The contribution appears as an interactive interface. A webcam window is positioned on the left, showing the participant’s face with a minimal facial-tracking overlay composed of lines, grids and landmark points. On the right, a system-like panel displays real-time ‘analysis’ results.
Before interaction, all values remain empty or display ‘0%’. Participants are first asked to answer a short series of self-reflective questions through a Google Form. These questions focus on how they perceive themselves, including softness, facial structure, gender expression and style.
After submitting their answers, participants activate the scan. The interface then freezes a final ‘analysis’, allowing participants to compare their own self-description with the machine-generated classification.

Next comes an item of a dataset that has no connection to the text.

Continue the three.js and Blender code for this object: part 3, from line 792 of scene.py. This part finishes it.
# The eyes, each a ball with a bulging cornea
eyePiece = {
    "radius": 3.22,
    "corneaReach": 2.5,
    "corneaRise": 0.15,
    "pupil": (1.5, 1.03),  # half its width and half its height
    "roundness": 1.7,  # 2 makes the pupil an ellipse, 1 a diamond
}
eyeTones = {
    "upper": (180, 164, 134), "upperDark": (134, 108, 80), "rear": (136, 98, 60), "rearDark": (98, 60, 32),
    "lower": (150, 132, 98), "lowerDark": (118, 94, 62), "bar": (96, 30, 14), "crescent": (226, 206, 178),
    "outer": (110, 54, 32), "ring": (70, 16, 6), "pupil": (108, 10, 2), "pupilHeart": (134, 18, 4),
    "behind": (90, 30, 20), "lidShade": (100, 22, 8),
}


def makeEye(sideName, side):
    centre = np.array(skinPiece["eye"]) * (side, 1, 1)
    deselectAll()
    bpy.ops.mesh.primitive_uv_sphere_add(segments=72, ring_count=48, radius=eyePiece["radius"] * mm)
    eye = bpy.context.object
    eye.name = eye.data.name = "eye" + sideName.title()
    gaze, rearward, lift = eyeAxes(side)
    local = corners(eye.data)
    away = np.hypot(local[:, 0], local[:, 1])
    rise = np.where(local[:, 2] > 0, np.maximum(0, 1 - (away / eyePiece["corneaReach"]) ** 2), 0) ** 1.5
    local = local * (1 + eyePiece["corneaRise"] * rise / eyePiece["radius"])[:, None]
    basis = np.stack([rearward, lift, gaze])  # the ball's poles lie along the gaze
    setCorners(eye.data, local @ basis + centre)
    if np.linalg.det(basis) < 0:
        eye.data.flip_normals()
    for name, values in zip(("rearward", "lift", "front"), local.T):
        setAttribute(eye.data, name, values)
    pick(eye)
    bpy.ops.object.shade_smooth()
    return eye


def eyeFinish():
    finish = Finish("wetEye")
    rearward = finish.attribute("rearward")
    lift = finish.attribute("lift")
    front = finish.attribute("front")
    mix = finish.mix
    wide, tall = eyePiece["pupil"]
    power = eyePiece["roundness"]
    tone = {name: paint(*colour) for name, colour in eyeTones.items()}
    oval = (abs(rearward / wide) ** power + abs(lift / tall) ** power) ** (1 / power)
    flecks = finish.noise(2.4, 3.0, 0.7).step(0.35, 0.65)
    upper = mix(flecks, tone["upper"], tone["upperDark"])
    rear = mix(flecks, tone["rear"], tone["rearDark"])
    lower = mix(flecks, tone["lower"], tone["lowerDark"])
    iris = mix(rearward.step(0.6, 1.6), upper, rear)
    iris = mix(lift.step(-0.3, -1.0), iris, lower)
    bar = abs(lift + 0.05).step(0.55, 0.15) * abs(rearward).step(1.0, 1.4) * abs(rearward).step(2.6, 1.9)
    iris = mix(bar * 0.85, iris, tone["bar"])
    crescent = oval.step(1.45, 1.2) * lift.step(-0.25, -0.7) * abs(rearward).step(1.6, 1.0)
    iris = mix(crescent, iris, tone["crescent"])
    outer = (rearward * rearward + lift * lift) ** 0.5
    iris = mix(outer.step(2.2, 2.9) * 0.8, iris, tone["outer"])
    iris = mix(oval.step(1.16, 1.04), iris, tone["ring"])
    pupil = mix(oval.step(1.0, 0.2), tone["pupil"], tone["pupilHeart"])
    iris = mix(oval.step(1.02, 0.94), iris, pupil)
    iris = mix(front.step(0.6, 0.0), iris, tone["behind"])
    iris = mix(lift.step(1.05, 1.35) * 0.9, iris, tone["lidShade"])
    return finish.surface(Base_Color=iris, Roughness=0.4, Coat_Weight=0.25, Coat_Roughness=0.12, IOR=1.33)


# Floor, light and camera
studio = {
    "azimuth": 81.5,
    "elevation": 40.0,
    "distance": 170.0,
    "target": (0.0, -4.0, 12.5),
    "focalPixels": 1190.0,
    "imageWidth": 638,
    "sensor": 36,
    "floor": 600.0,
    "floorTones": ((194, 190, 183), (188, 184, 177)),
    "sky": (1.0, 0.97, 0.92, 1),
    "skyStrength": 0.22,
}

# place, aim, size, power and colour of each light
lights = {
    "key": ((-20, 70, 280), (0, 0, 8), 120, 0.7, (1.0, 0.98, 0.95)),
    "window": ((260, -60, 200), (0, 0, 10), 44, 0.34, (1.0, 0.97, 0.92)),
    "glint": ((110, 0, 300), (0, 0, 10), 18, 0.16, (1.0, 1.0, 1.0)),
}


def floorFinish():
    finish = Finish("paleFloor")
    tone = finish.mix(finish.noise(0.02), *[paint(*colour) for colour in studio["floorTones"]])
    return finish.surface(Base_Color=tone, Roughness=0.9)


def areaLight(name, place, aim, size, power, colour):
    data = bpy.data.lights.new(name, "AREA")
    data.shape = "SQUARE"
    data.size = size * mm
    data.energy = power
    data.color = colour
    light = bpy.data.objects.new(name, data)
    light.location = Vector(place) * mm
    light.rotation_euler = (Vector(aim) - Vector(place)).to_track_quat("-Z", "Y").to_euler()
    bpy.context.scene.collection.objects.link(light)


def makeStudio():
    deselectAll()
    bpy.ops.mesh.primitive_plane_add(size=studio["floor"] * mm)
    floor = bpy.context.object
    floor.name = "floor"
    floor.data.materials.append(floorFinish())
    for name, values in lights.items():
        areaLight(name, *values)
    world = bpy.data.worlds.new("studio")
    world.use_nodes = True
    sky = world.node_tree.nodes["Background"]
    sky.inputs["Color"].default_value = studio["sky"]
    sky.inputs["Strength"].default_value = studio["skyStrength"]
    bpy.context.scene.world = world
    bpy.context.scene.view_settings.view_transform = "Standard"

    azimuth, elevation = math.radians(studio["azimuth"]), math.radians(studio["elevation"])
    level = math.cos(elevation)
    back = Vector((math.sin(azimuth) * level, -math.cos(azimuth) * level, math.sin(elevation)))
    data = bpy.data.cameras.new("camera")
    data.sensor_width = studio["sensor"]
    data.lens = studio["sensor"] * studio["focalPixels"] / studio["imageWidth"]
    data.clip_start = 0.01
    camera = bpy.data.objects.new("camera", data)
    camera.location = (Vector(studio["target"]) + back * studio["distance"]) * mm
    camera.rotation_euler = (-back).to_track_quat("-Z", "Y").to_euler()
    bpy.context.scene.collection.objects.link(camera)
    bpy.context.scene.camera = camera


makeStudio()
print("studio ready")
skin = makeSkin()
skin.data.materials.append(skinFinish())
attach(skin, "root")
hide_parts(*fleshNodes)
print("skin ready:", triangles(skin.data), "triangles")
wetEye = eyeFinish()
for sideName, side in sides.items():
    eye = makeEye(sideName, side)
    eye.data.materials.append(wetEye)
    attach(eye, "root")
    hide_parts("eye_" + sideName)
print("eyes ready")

Screenshot from interactive p5.js interface.
Concept
This project explores the gap between self-perception and algorithmic classification, questioning how systems that appear technical or scientific gain authority.
The starting point comes from familiar patterns in online visual culture. Across platforms such as Instagram, TikTok and online forums, users frequently ask questions like: ‘What nose do I have?’ or ‘What face shape is this?’ These practices are closely connected to beauty standards, aesthetic trends and the increasing normalization of evaluating faces through simplified categories.
In this context, identity becomes something to be measured, labelled and optimized.
The project begins with self-description. Participants are asked to evaluate themselves before the scan takes place: how soft or sharp they believe their features are, how they perceive their gender expression and how they would classify their own appearance.
These answers are subjective, unstable and shaped by personal experience, cultural influence and social expectations.
Afterwards, the system performs its own ‘analysis’. It outputs numerical values, classifications and confident statements in a scientific tone, mimicking objectivity and precision.
However, this authority is constructed.
The system translates facial measurements into simplified classifications using arbitrary rules. For example: a higher face-height-to-jaw ratio increases ‘softness’, a wider jaw relative to face height increases ‘jawline sharpness’, eye spacing relative to face width affects ‘readability’, combinations of these values determine whether a face is categorized as ‘feminine’, ‘masculine’ or ‘unstable’.
These thresholds are intentionally exaggerated and scientifically unreliable. They imitate the logic of classification systems while exposing how unstable such systems actually are.
The project also references physiognomy — the historical belief that identity or character can be determined from facial features. Although physiognomy has been widely discredited and associated with racism, bias and discrimination, similar forms of categorization continue to appear in contemporary algorithmic systems, beauty filters and AI-generated evaluations.
The technical basis of the project builds on a face-tracking example developed by Jeff Thompson for p5.js. His code uses facial landmark detection to identify key points such as the eyes, nose and jawline. This originally functional and neutral system was adapted into a speculative interface that transforms measurements into interpretative and exaggerated conclusions about identity and appearance.
By extending a simple technical tool into a system of judgement, the project demonstrates how easily interfaces can appear trustworthy and authoritative, even when the logic behind them is unstable or constructed.
Screenshot from Google Form interface.
How it works
The system uses facial landmark detection to calculate simplified metrics such as: facial proportions (height versus width), jaw width, eye spacing, facial symmetry. These values are translated into readable outputs such as: ‘softness level’, ‘jawline sharpness’, ‘eye spacing index’, ‘algorithm compatibility’.
The interface additionally generates statements including style suggestions, behavioural warnings and target categories. Some outputs are linked to measurements while others are partially randomized, reinforcing the illusion of analytical complexity. Participants can freeze the scan at any moment by pressing the space bar. This creates a fixed ‘judgement’ that can be directly compared to their earlier self-description.
Intention
The project highlights how complex identities become reduced into simplified, data-driven categories.
By comparing self-description with machine-generated output, the work exposes: how easily algorithmic language is perceived as trustworthy, how identity becomes flattened into measurable traits, how systems reproduce norms through classification.
The generated results are often unexpected, inaccurate or contradictory. This moment of mismatch creates friction and reflection:
Why do we trust these systems?
Why do we seek validation from them?
Ultimately, the work suggests that even systems that appear objective remain shaped by cultural assumptions, aesthetic norms and historical biases — while simultaneously influencing how people understand and evaluate themselves.